== REQUIREMENT ==
Please start at the first line of the records beneath and quote each line exactly, ending with the line containing "wall and Z up.".

== AVAILABLE DATA ==
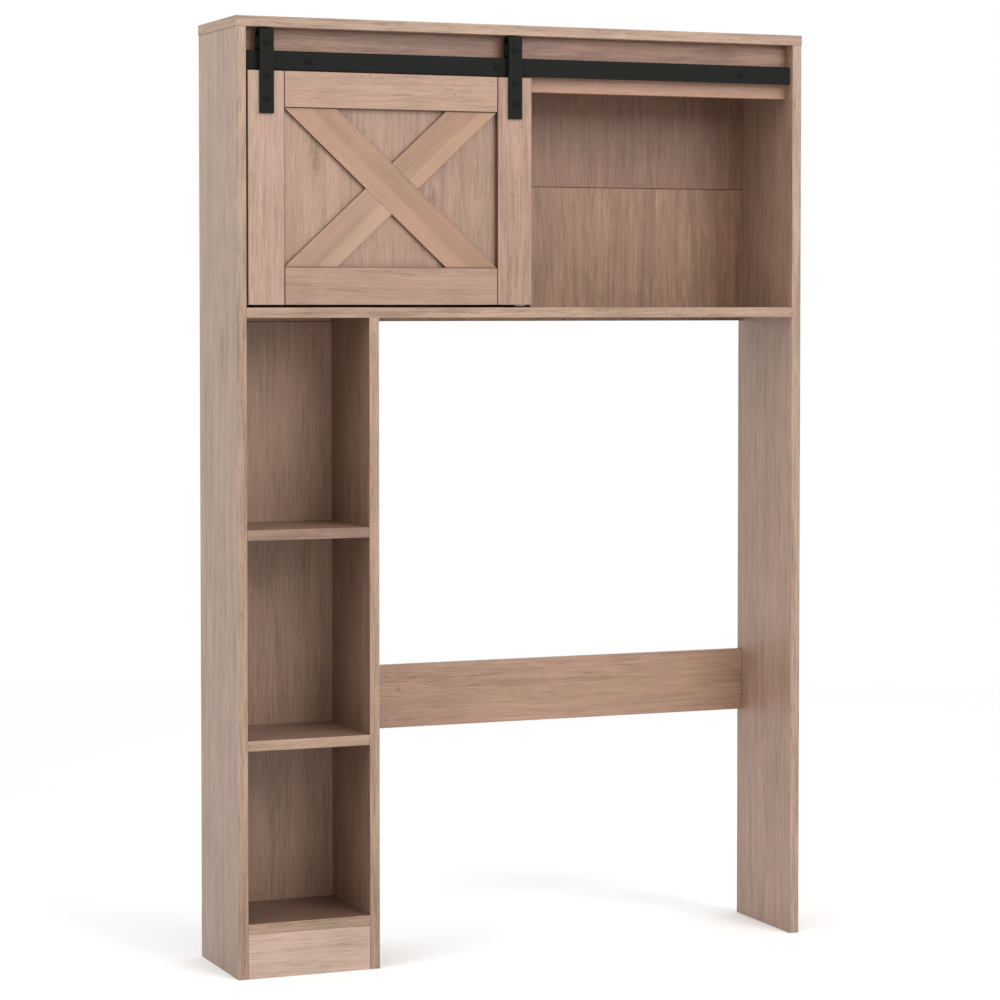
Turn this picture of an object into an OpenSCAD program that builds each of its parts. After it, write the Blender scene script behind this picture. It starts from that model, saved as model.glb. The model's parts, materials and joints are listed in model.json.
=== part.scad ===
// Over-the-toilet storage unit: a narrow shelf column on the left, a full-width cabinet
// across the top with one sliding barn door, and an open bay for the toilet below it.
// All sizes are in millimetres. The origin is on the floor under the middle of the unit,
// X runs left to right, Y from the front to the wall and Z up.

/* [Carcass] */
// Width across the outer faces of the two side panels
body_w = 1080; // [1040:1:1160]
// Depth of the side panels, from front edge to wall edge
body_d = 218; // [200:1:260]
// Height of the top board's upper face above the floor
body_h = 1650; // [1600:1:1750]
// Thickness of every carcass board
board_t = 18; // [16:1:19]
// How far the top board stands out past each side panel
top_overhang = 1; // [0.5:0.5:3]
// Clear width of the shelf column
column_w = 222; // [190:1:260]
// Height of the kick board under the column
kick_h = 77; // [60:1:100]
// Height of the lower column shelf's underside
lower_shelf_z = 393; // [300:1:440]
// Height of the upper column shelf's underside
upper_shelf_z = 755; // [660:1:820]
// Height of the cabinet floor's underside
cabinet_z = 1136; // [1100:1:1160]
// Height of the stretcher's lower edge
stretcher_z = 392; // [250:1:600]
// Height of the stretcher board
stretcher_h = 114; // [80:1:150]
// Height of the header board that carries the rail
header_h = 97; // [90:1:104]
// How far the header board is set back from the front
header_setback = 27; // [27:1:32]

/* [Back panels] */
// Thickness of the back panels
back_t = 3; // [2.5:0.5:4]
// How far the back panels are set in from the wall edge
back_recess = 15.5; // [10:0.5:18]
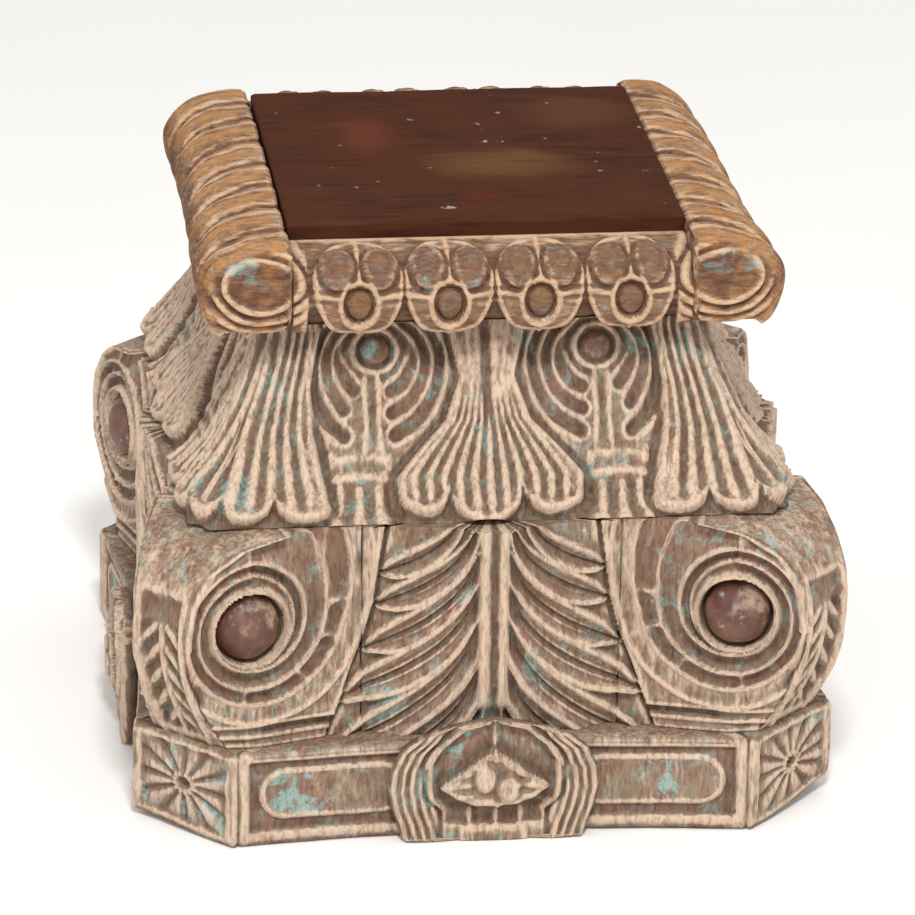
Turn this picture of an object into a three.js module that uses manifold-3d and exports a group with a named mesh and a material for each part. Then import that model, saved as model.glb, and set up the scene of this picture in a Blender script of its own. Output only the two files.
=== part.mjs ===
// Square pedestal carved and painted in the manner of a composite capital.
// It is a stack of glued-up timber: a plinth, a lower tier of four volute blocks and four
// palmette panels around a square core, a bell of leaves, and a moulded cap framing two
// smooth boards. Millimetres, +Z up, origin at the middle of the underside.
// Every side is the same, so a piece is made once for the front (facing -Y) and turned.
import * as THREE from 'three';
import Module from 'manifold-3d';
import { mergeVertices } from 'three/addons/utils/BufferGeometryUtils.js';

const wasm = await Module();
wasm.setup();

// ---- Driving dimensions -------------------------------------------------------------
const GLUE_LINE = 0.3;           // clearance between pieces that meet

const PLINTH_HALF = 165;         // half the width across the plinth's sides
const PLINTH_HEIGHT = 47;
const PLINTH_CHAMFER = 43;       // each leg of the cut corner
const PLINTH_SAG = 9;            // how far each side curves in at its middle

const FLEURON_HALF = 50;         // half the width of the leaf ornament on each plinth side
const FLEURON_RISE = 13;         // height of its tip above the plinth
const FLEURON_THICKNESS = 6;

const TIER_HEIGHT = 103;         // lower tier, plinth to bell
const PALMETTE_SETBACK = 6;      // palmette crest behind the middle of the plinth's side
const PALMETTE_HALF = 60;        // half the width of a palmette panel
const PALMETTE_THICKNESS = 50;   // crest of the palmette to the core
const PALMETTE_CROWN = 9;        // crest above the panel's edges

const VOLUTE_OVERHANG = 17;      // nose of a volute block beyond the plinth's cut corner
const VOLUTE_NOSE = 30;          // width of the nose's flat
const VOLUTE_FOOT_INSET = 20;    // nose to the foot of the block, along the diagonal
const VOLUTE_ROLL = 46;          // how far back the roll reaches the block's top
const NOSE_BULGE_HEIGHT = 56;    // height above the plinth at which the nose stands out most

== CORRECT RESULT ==
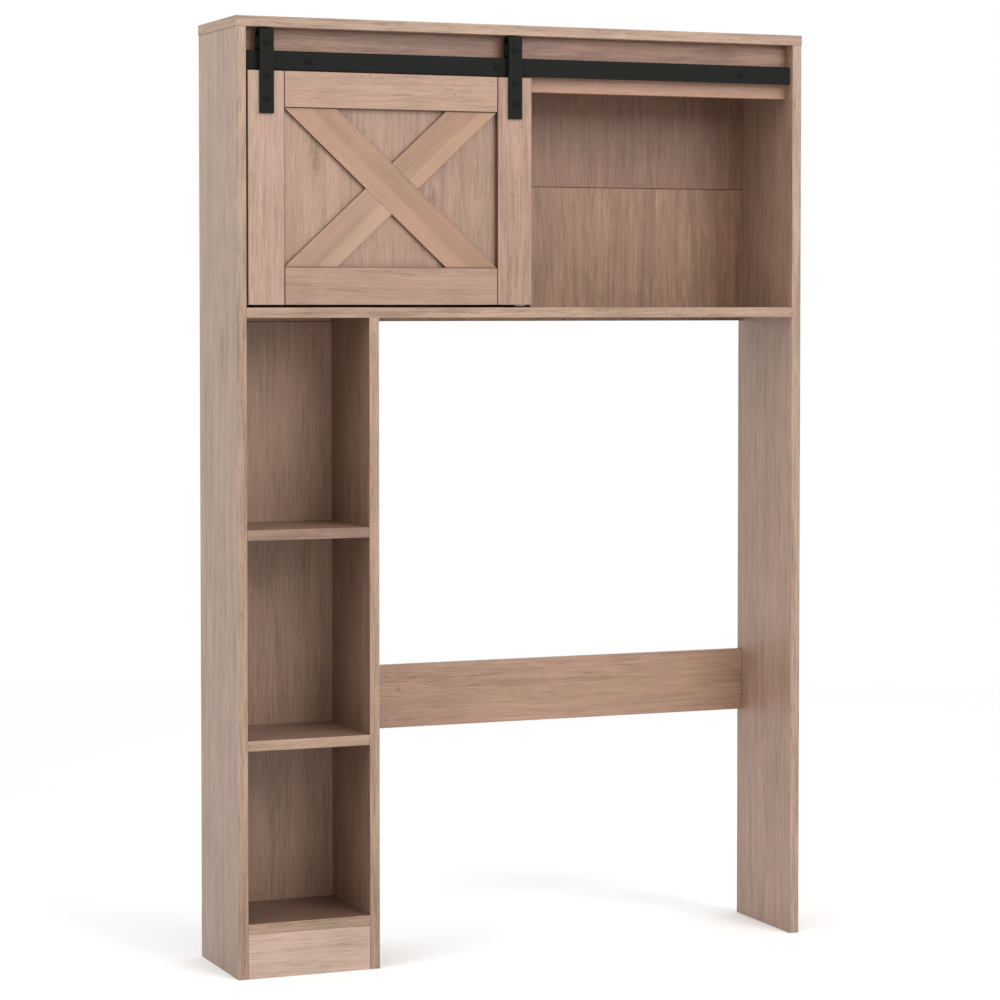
Turn this picture of an object into an OpenSCAD program that builds each of its parts. After it, write the Blender scene script behind this picture. It starts from that model, saved as model.glb. The model's parts, materials and joints are listed in model.json.
=== part.scad ===
// Over-the-toilet storage unit: a narrow shelf column on the left, a full-width cabinet
// across the top with one sliding barn door, and an open bay for the toilet below it.
// All sizes are in millimetres. The origin is on the floor under the middle of the unit,
// X runs left to right, Y from the front to the wall and Z up.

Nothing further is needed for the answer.